Hi, My wife and I are looking to move to Toronto in around 3-5 years. We holidayed in Toronto a couple of years back and fell in live with it. (even in the -20 odd wether in january)!! I am 23 and my wife is 21. I will be a fully qualified electrician early next year and my wife is a marketing exec at a racecourse. I understand I will need at least a few years work experience but was wondering how my city and guilds qualification transfers to canada? We are looking to come to Toronto late 2013 for a 3 month visit and would like some advice on roughly how much spending money we should expect to bring to live a downtown Toronto lifestyle!
Any help or advice is appreciated!!
Thanks 
Tom and Emma


----------



## 4drsupra (Sep 1, 2010)

I have lived downtown toronto all my life(and loved it) before moving out to work...living expenditure downtown has a very very wide span in terms of dollar value, but here are an average cost of the basic needs:

Downtown Apartments: 1Jr bedroom to full one bedroom can range from 900 - 1500 CAD

Phones: go pay as you go for the first 3 months unless you know you are staying longer(just to avoid contract hassles)

Transit: per person monthly metropass 111.00 gives per person unlimited access to the transit...for the Record I drove everywhere cuz I hated the TTC.

Weekly allowance: bare bones no eating out per person 50.00 - 100.00 should be enough...if you love to eat out prepare to burn good cash...for ppl who love to eat out I would say 200.00 is reasonable.

Shopping: well this depends how much you want to allocate.

I think those are the basics with pricing you might want to consider so mock up your lifestyle and budget your funds from there...good luck...


----------



## 4drsupra (Sep 1, 2010)

ow one quick tip...whatever you do if you want to live downtown stay away from james town and certain parts of cabbage town...when you get there you will know what i mean...


----------



## Auld Yin (Mar 10, 2009)

tom_newbery88 said:


> Hi, My wife and I are looking to move to Toronto in around 3-5 years.
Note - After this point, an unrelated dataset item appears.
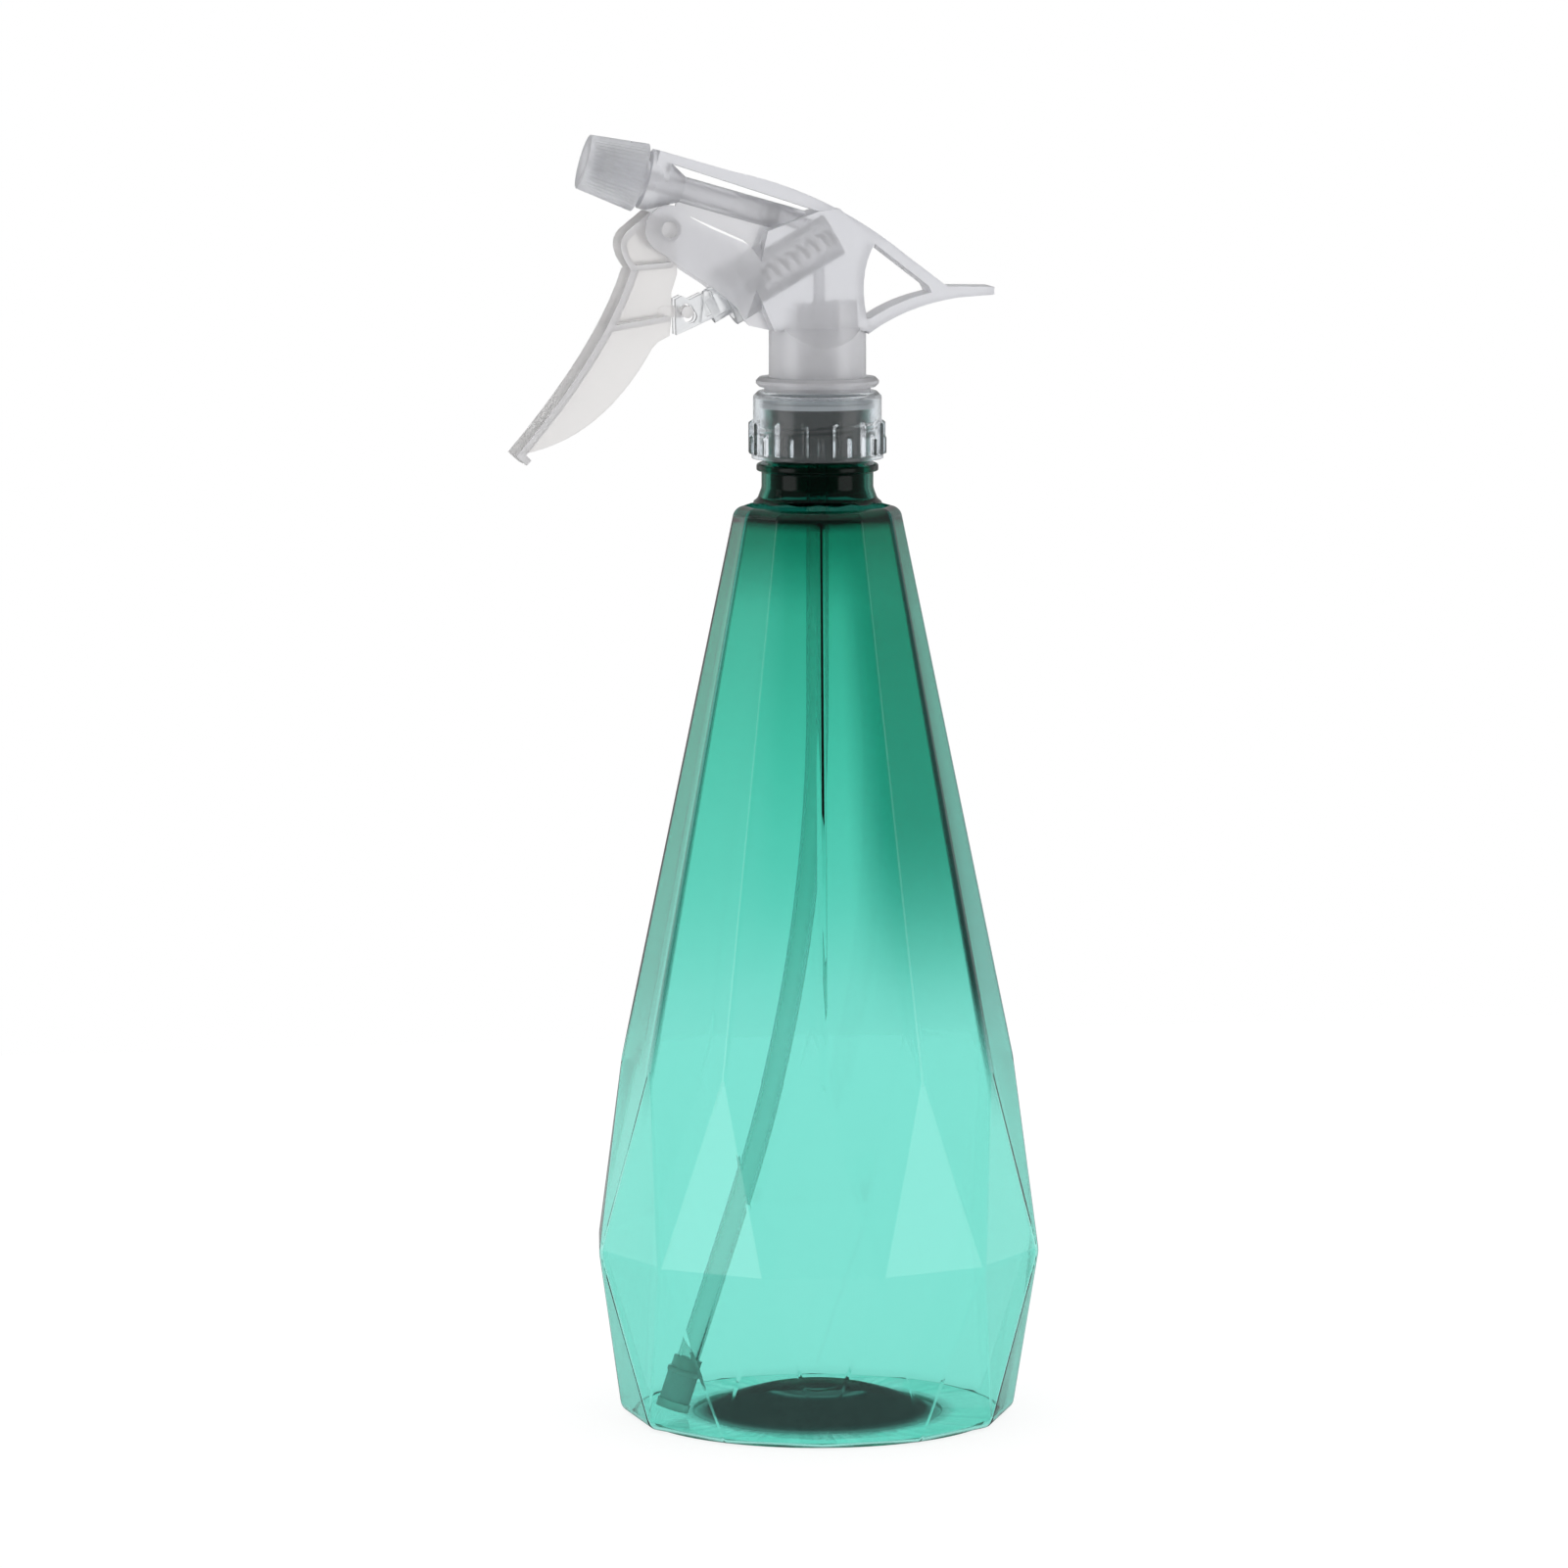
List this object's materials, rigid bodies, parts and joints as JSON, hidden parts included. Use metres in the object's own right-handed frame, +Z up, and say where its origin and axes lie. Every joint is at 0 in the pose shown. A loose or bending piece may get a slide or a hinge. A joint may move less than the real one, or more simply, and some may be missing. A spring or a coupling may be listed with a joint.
{
  "type": "trigger spray bottle",
  "caption": "Hand mister: faceted clear green bottle tapering to a narrow neck, with a translucent screw-on trigger sprayer, adjustable nozzle and bent dip tube.",
  "frame": {"origin": "centre of the bottle's base, on the surface it stands on", "axes": "+Z up along the bottle's axis, -X the way the nozzle and trigger point"},
  "size_m": [0.1264, 0.1072, 0.306],
  "materials": {
    "green_pet": "clear green moulded PET, glossy",
    "natural_pp": "translucent natural polypropylene",
    "gasket_foam": "soft white foam",
    "natural_pe": "milky polyethylene",
    "steel": "bright spring steel",
    "clear_pp": "thin clear polypropylene",
    "grey_pe": "grey soft polyethylene",
    "tube_pe": "milky flexible polyethylene tube",
    "filter_pe": "milky polyethylene",
    "filter_mesh": "fine woven nylon screen"
  },
  "bodies": {
    "bottle": {"bottle": "green_pet"},
    "head": {"housing": "natural_pp", "riser_insert": "natural_pe", "collar_gasket": "gasket_foam", "outlet_seat": "natural_pe", "pump_cylinder_plug": "natural_pp", "return_spring": "steel", "trigger_pin": "natural_pp", "swirl_core": "natural_pe", "dip_tube": "tube_pe", "filter_sleeve": "filter_pe", "filter_screen": "filter_mesh", "filter_end_cap": "filter_pe"},
    "collar": {"collar": "natural_pp"},
    "trigger": {"trigger": "natural_pp"},
    "piston": {"piston_rod": "clear_pp", "piston_cup": "grey_pe"},
    "nozzle_ring": {"nozzle_seal": "gasket_foam"},
    "nozzle": {"nozzle_cap": "natural_pp"},
    "inlet_ball": {"inlet_ball": "steel"},
    "outlet_valve": {"outlet_valve": "natural_pe"}
  },
  "joints": [
    {"name": "collar_turn", "type": "hinge", "parent": "head", "child": "collar", "pos_m": [0, 0, 0.2375], "axis": [0, 0, 1], "range_deg": [0, 540]},
    {"name": "head_lift", "type": "slide", "parent": "bottle", "child": "head", "axis": [0, 0, 1], "range_m": [0, 0.00635]},
    {"name": "trigger_squeeze", "type": "hinge", "parent": "head", "child": "trigger", "pos_m": [-0.0365, 0, 0.2841], "axis": [0, -1, 0], "range_deg": [0, 20], "stiffness_Nm_per_rad": 0.7, "springref_deg": -8.59},
    {"name": "piston_slide", "type": "slide", "parent": "head", "child": "piston", "axis": [0.866, 0, 0.5], "range_m": [0, 0.007], "deforming": ["return_spring"]},
    {"name": "nozzle_turn", "type": "hinge", "parent": "nozzle_ring", "child": "nozzle", "pos_m": [-0.0423, 0, 0.296], "axis": [-0.9613, 0, 0.2756], "range_deg": [0, 540]},
    {"name": "nozzle_travel", "type": "slide", "parent": "head", "child": "nozzle_ring", "axis": [-0.9613, 0, 0.2756], "range_m": [0, 0.003]},
    {"name": "inlet_ball_lift", "type": "slide", "parent": "head", "child": "inlet_ball", "axis": [0, 0, 1], "range_m": [0, 0.0012]},
    {"name": "outlet_valve_lift", "type": "slide", "parent": "head", "child": "outlet_valve", "axis": [-0.9613, 0, 0.2756], "range_m": [0, 0.0015]}
  ],
  "couplings": [
    {"joint": "collar_turn", "follows": "head_lift", "rad_per_m": 1484.2},
    {"joint": "piston_slide", "follows": "trigger_squeeze", "m_per_rad": 0.02},
    {"joint": "nozzle_turn", "follows": "nozzle_travel", "rad_per_m": 3141.6}
  ]
}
We holidayed in Toronto a couple of years back and fell in live with it. (even in the -20 odd wether in january)!! I am 23 and my wife is 21. I will be a fully qualified electrician early next year and my wife is a marketing exec at a racecourse. I understand I will need at least a few years work experience but was wondering how my city and guilds qualification transfers to canada? We are looking to come to Toronto late 2013 for a 3 month visit and would like some advice on roughly how much spending money we should expect to bring to live a downtown Toronto lifestyle!
> Any help or advice is appreciated!!
> Thanks
> Tom and Emma


City and Guilds is not a recognized qualification here. You should check out the RED SEAL process which is for tradesmen. Home / Red Seal

For three months living in Toronto I believe you would need $12-15000.


----------